Your fast food does not have to kill you

You can have your french fry and live longer, too.
Written by Dana Blankenhorn, Inactive

Whenever an interest group or government official has stood up in the last year to suggest making food healthier, there has been a predictable backlash.

You can't do that. It's un-American, Big Brother telling us what we can do. I'll give up that french fry when you pry it from my cold dead hand.

Well, Dariush Mozaffarian of Harvard and two colleagues from the Center for Science in the Public Interest have a reply to that.

You can have your french fry and live longer, too.
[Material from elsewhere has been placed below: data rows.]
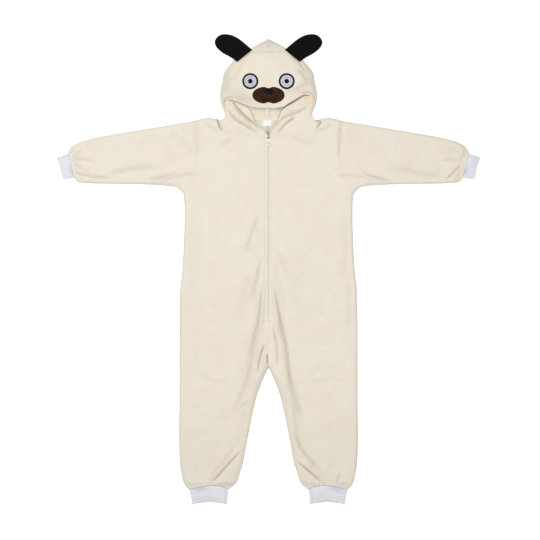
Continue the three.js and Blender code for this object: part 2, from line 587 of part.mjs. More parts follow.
// A hood side. Its back layer lies on the floor, rolls over at the outline and comes forward to the face seam
// above, and below it to the loose edge of the opening and the neck seam.
function hoodSide(side) {
  const which = side > 0 ? "right" : "left";
  const seam = faceSeam(which);
  const halfTop = seam.at(-1)[0];
  const topSeam = [0.65, 0.33].map((share) => [halfTop * share, FACE_TOP]);
  const inner = [...seam, ...topSeam, [SEAM_GAP / 2, FACE_TOP]];
  const outline = [...sideHood, ...peakHood.slice(1)];
  const cheekStarts = [...offsetLine(neckSeam, SEAM_GAP + 0.05).slice(0, -1), ...lowHood];
  const cheekEnds = spline([seam[0], ...CHEEK_EDGE[which]], cheekStarts.length - 1).reverse();
  const shares = [0, 0.06, 0.18, 0.4, 0.6, 0.8, 1];
  const section = (from, to) => shares.map((share) => {
    const [x, y] = [lerp(from[0], to[0], share), lerp(from[1], to[1], share)];
    return vertexOn(hoodSurface, side * x, y);
  });
  const cheekRows = cheekStarts.map((from, i) => section(from, cheekEnds[i]));
  const stripRows = outline.map((from, i) => section(from, inner[i]));
  const backOutline = [...lowHood.slice(0, -1), ...outline];
  const backRows = backOutline.map(([x, y], i) => {
    const startY = lerp(BACK_NECK.y + SEAM_GAP + 0.05, y, i / (backOutline.length - 1));
    return [0, 0.4, 0.75, 0.93, 0.975, 1].map((share) =>
      vertexOn(hoodBackSurface, side * lerp(SEAM_GAP / 2, x, share), lerp(startY, y, share)),
    );
  });
  return clothWall([cheekRows, stripRows, backRows], FLEECE);
}

// The face panel, spanned between its hem, its top seam and the two side seams.
function hoodFace() {
  const across = 12;
  const [left, right] = ["left", "right"].map((which) => offsetLine(faceSeam(which), SEAM_GAP + 0.05));
  const hem = spline(FACE_HEM, across);
  const leftSide = [hem[0], ...left.slice(1).map(([x, y]) => [-x, y])];
  const rightSide = [hem.at(-1), ...right.slice(1)];
  const [topLeft, topRight] = [leftSide.at(-1), rightSide.at(-1)].map(([x]) => [x, FACE_TOP - SEAM_GAP - 0.05]);
  leftSide[leftSide.length - 1] = topLeft;
  rightSide[rightSide.length - 1] = topRight;
  const grid = leftSide.map((_, r) => {
    const v = r / (leftSide.length - 1);
    return hem.map((_, c) => {
      const u = c / across;
      const [x, y] = [0, 1].map((k) =>
        lerp(hem[c][k], lerp(topLeft[k], topRight[k], u), v)
        + lerp(leftSide[r][k], rightSide[r][k], u)
        - lerp(lerp(hem[0][k], hem.at(-1)[k], u), lerp(topLeft[k], topRight[k], u), v));
      return vertexOn(hoodSurface, x, y);
    });
  });
  return clothWall([grid], FLEECE);
}

// A flat or padded shape sewn on, from rings round its middle. under is the height it lies on.
function applique(middle, outlineAt, rings, segments, under, thickAt) {
  const grid = rings.map((ring) =>
    Array.from({ length: segments + 1 }, (_, i) => {
      const [dx, dy] = outlineAt((2 * Math.PI * (i % segments)) / segments);
      const [x, y] = [middle[0] + ring * dx, middle[1] + ring * dy];
      const thickness = thickAt(ring, x - middle[0]);
      return { point: new THREE.Vector3(x, y, under(x, y) + thickness), normal: normalOf(0, 0), thickness };
    }),
  );
  return clothWall([grid], FELT);
}
const circle = (radius) => (angle) => [radius * Math.cos(angle), radius * Math.sin(angle)];
const onFace = (lift) => (x, y) => hoodSurface(x, y).z + ON_CLOTH + lift;

function eye(side, name) {
  const middle = [side * EYE.x, EYE.y];
  const rings = [0, 0.55, 1];
  const step = FELT + 0.3;
  addPiece("eye_rim_" + name, applique(middle, circle(EYE.rim), rings, 16, onFace(0), () => FELT), paint.black);
  addPiece("eye_white_" + name, applique(middle, circle(EYE.white), rings, 16, onFace(step), () => FELT), paint.pale);
  const swell = (ring) => FELT + 1.2 * (1 - ring * ring);
  addPiece("eye_pupil_" + name, applique(middle, circle(EYE.pupil), rings, 14, onFace(2 * step), swell), paint.black);
}

// The muzzle has two padded lobes with a dip between them. The nose and mouth lie on it.
const lobed = (x) => 1 - 0.2 * Math.exp(-((x / 11) ** 2));
const muzzleOutline = (angle) => {
  const x = MUZZLE.halfWidth * Math.cos(angle);
  return [x, MUZZLE.halfHeight * lobed(x) * Math.sign(Math.sin(angle)) * Math.abs(Math.sin(angle)) ** 0.9];
};
function muzzleRing(x, y) {
  let [low, high] = [Math.abs(x) / MUZZLE.halfWidth, 1.2];
  for (let i = 0; i < 20; i += 1) {
    const ring = (low + high) / 2;
    const across = Math.min(1, Math.abs(x) / (ring * MUZZLE.halfWidth));
    const reach = ring * MUZZLE.halfHeight * lobed(x / ring) * (1 - across * across) ** 0.45;
    if (reach > Math.abs(y)) high = ring;
    else low = ring;
  }
  return high;
}
function muzzleThick(ring, x) {
  const dip = 0.35 * Math.exp(-((x / 8) ** 2));
  return MUZZLE.rimThick + MUZZLE.swell * Math.max(0, 1 - ring * ring) ** 0.7 * (1 - dip);
}
function muzzleTop(x, y) {
  const ring = muzzleRing(x, y - MUZZLE.y);
  return onFace(0)(x, y) + MUZZLE.rimThick + MUZZLE.swell * Math.max(0, 1 - ring * ring) ** 0.7;
}
function nose() {
  const outlineAt = (angle) => {
    const wider = 1 + 0.22 * Math.sin(angle);
    return [NOSE.halfWidth * wider * Math.cos(angle), NOSE.halfHeight * Math.sin(angle)];
  };
  const thickAt = (ring) => 1.2 + (NOSE.thick - 1.2) * (1 - ring * ring);
  const under = (x, y) => muzzleTop(x, y) + 0.35;
  return applique([0, NOSE.y], outlineAt, [0, 0.6, 1], 16, under, thickAt);
}
function mouth() {
  const line = spline(MOUTH.line, 16);
  const edges = [offsetLine(line, MOUTH.half), offsetLine(line, -MOUTH.half)];
  const grid = line.map((_, i) =>
    edges.map((edge) => ({
      point: new THREE.Vector3(...edge[i], muzzleTop(...edge[i]) + 0.4 + MOUTH.thick),
      normal: normalOf(0, 0),
    })),
  );
  return clothWall([grid], MOUTH.thick);
}

// An ear: sewn into the face seam, over the hood side, and drooping outwards past the edge of the hood.
function ear(side) {
  const outline = spline(EAR_OUTLINE, 18);
  const [first, last] = [outline[0], outline.at(-1)];
  const under = (x, y) => {
    const near = nearest(hoodLine, x, y);
    const inside = near.distance * near.side;
    const drooping = SEAM_LEVEL + HOOD_RISE + EAR.clear - EAR.droop * Math.max(0, HOOD_ROLL - inside);
    return inside > 2 ? Math.max(drooping, hoodSurface(side * x, y).z + EAR.clear) : drooping;
  };
  const grid = outline.map(([endX, endY], i) => {
    const along = i / (outline.length - 1);
    return [0, 0.3, 0.6, 0.85, 1].map((share) => {
      const x = lerp(lerp(first[0], last[0], along), endX, share);
      const y = lerp(lerp(first[1], last[1], along), endY, share);
      const thickness = EAR.rimThick + EAR.swell * smooth(0, 16, nearest(outline, x, y).distance);
      return { point: new THREE.Vector3(side * x, y, under(x, y) + thickness), normal: normalOf(0, 0), thickness };
    });
  });
  return clothWall([grid], FELT);
}

// A plate with sharp edges, by its lowest corner and its size.
function plate(lowX, lowY, lowZ, sizeX, sizeY, sizeZ) {
  return new THREE.BoxGeometry(sizeX, sizeY, sizeZ).translate(lowX + sizeX / 2, lowY + sizeY / 2, lowZ + sizeZ / 2);
}
function toSolid(geometry) {
  const bare = geometry.clone();
  bare.deleteAttribute("normal");
  bare.deleteAttribute("uv");
  const merged = mergeVertices(bare, 1e-4);
  const triVerts = new Uint32Array(merged.index.array);
  return new wasm.Manifold(new wasm.Mesh({ numProp: 3, vertProperties: merged.attributes.position.array, triVerts }));
}
function joined(geometries) {
  const mesh = geometries.map(toSolid).reduce((whole, solid) => whole.add(solid)).getMesh();
  const geometry = new THREE.BufferGeometry();
  geometry.setAttribute("position", new THREE.Float32BufferAttribute(mesh.vertProperties, 3));
  geometry.setIndex([...mesh.triVerts]);
  return geometry;
}
function polygon(points) {
  return points.map(([x, y]) => new THREE.Vector2(x, y));
}

// The slider: two plates joined by a web, with the bridge for the pull on top.
function slider() {
  const { half, low, top, web, plate: thick, tapeSpace, under } = SLIDER;
  const upper = under + thick + tapeSpace;
  const bridge = new THREE.Shape(polygon([
    [-BRIDGE.reach, upper + 0.4 - PULL.pivotZ], [BRIDGE.reach, upper + 0.4 - PULL.pivotZ],
    [BRIDGE.reach, BRIDGE.top - 1.2], [BRIDGE.reach - 1.2, BRIDGE.top],
    [1.2 - BRIDGE.reach, BRIDGE.top], [-BRIDGE.reach, BRIDGE.top - 1.2],
  ]));
  bridge.holes.push(new THREE.Path(polygon([
    [-BRIDGE.holeReach, -BRIDGE.holeRise], [-BRIDGE.holeReach, BRIDGE.holeRise],
    [BRIDGE.holeReach, BRIDGE.holeRise], [BRIDGE.holeReach, -BRIDGE.holeRise],
  ])));
  const arch = new THREE.ExtrudeGeometry(bridge, { depth: 2 * BRIDGE.half, bevelEnabled: false });
  arch.rotateX(Math.PI / 2).rotateZ(Math.PI / 2).translate(-BRIDGE.half, PULL.pivotY, PULL.pivotZ);
  return joined([
    plate(-half, low, under, 2 * half, top - low, thick),
    plate(-web, low + 1, under + thick - 0.2, 2 * web, top - low - 2, tapeSpace + 0.4),
    plate(-half, low, upper, 2 * half, top - low, thick),
    arch,
  ]);
}

// The pull tab: a plate with a window, whose top bar sits in the bridge of the slider.
function pullTab() {
  const { pivotY, pivotZ, bar, window, length, half, slot } = PULL;
  const outline = [[-half, bar], [half, bar], [half, -window - 1], [2.6, -length + 2], [1.2, -length], [-1.2, -length]];
  const shape = new THREE.Shape(polygon([...outline, [-2.6, -length + 2], [-half, -window - 1]]));
  shape.holes.push(new THREE.Path(polygon([[-slot, -bar], [-slot, -window], [slot, -window], [slot, -bar]])));
  const geometry = new THREE.ExtrudeGeometry(shape, { depth: 2 * bar, bevelEnabled: false });
  return joined([geometry.translate(0, pivotY, pivotZ - bar)]);
}

for (const [side, name] of [[-1, "left"], [1, "right"]]) {
  addPiece("front_" + name, frontPanel(side), paint.fleece);
  addPiece("back_" + name, backPanel(side), paint.fleece);
  addPiece("sleeve_" + name, sleeve(side), paint.fleece);
  addPiece("cuff_wrist_" + name, cuff(side, WRIST), paint.rib);
  addPiece("cuff_ankle_" + name, cuff(side, ANKLE), paint.rib);
  addPiece("hood_side_" + name, hoodSide(side), paint.fleece);
  addPiece("ear_" + name, ear(side), paint.black);
  eye(side, name);
  const tapeLow = side > 0 ? TAPE.inner : -TAPE.outer;
  const tapeFrom = ZIP_BOTTOM - 5;
  const tape = plate(tapeLow, tapeFrom, TAPE.low, TAPE.outer - TAPE.inner, TAPE.top - tapeFrom, TAPE.thick);
  addPiece("zip_tape_" + name, tape, paint.tape);
}
addPiece("hood_face", hoodFace(), paint.fleece);
addPiece(
  "muzzle",
  applique([0, MUZZLE.y], muzzleOutline, [0, 0.3, 0.6, 0.85, 1], 24, onFace(0), muzzleThick),
  paint.brown,
);
addPiece("nose", nose(), paint.black);
addPiece("mouth", mouth(), paint.black);
const chainLength = SLIDER.low - 0.3 - ZIP_BOTTOM;
addPiece(
  "zip_chain",
  plate(-CHAIN.half, ZIP_BOTTOM, CHAIN.low, 2 * CHAIN.half, chainLength, CHAIN.thick),
  paint.tape,
);
addPiece("zip_slider", slider(), paint.enamel);
addPiece("zip_pull", pullTab(), paint.enamel);
addPiece(
  "label",
  plate(LABEL.x - LABEL.width / 2, LABEL.y - LABEL.height / 2, FLEECE + 0.3, LABEL.width, LABEL.height, LABEL.thick),
  paint.label,
);

export default garment;
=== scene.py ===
import bpy
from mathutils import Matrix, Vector
import numpy as np


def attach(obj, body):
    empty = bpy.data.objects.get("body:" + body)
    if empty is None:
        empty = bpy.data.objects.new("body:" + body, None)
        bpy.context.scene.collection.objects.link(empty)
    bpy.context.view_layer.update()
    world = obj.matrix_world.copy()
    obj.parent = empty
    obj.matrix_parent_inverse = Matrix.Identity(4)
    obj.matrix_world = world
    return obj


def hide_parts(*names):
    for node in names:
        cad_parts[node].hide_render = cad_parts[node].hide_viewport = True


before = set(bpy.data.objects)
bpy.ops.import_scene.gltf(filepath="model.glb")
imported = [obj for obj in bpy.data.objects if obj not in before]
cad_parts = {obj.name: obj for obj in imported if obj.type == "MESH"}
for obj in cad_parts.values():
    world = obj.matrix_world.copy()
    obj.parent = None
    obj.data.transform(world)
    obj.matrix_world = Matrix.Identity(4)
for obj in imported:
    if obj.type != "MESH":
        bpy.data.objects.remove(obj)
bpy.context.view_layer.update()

# A child's hooded pug onesie in cream fleece, laid out flat on its back on a white table.
# Sizes are in millimetres and become metres where a mesh is made. Left and right are those of the view
# from above, with -X on the left and the hood at +Y.
MM = 0.001
SIDES = {-1: "left", 1: "right"}

# Cloth and how the flattened tube of the body, legs and sleeves lies. The seams along the outline lie at
# SEAM_LEVEL. The front layer rolls up beside them over ROLL_WIDTH and settles to FLAT_TOP over ROLL_FADE,
# and the back layer turns up to them within BACK_ROLL.
FLEECE = 2.0
RIB_KNIT = 1.8
SEAM_GAP = 0.3
HALF_GAP = SEAM_GAP / 2
SEAM_LEVEL = 5.5
ROLL_WIDTH = 12
ROLL_RISE = 6.5
FLAT_TOP = 7.8
ROLL_FADE = 60
LOWEST_TOP = 4.6
BACK_ROLL = 9
CUFF_TOP = 7.4
HEM_ROUND = 2.6
FACE_HEM_ROUND = 3.0
HEM_DEPTH = 14
HEM_CLEAR = 4

# Zip
ZIP_TOP = 432
ZIP_BOTTOM = -167
ZIP_EDGE = 1.5
SLIDER_BAY = 5.2
TOPSTITCH = 10
TOOTH_PITCH = 2.0
STITCH = {"length": 2.6, "gap": 0.9, "half": 0.35}
ZIP_TAPE = {"inner": 2.4, "outer": 14.9, "top": 431, "level": 5.3}
TAPE_THICK = 0.8
TOOTH = {"reach": 0.4, "length": 2.6, "half": 0.85, "low": 4.3, "high": 6.7}
SLIDER = {"half": 4.6, "low": 418, "top": 430, "lower": (3.2, 4.4), "upper": (5.9, 7.1), "web": 1.6}
BRIDGE = {"half": 1.1, "reach": 3.4, "top": 11.5, "thick": 0.9}
PULL = {"pivot_y": 425, "pivot_z": 9.2, "length": 17, "half": 3.9, "wire": 0.85, "plate_from": 11.5}

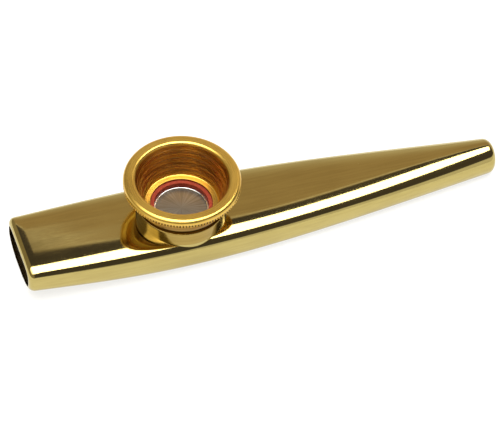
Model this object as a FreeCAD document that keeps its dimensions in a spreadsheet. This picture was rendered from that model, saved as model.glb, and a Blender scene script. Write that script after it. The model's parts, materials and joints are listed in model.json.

Their letter to the New England Journal of Medicine is teasing a larger study of food and health, but it has an important message.

With a little jawboning, McDonald's cut the trans fat in its french fries to zero, and cut saturated fat nearly in half. Gorton's cut out the trans fats without adding to the total fat load on their fish sticks.

Drop by Mickey D's at lunch today and see if you notice a difference.

Trans fats, if you have forgotten, are most often presence in things like shortening and margarine, which have been chemically treated to make them shelf stable. Trans fats do occur naturally, but only in small quantities. When these products first came out they were thought to be heart-healthy -- President Eisenhower was famously given margarine after a heart attack.

Things are not yet perfect. The American Heart Association recommends just 16 grams of saturated fat per day in a 2,000 gram per day diet. Even one order of those McDonald's fries will give you one-quarter of your daily load of fat.

But it is the large order.

The news isn't all good. Grocery foods are actually increasing total fat in order to make up for limits on trans fats. An Entenmann chocolate donut (I have sinned many times in this regard) now has more than twice the fat it did before, because the company swapped extra saturated fat for the trans fats.

Next up on the health jawboning list is salt. The plan is to encourage a slow reduction in salt, roughly 10% a year, until levels fall to those of 30 years ago

We'll see if the industry cooperates and, more important, whether you can tell the difference.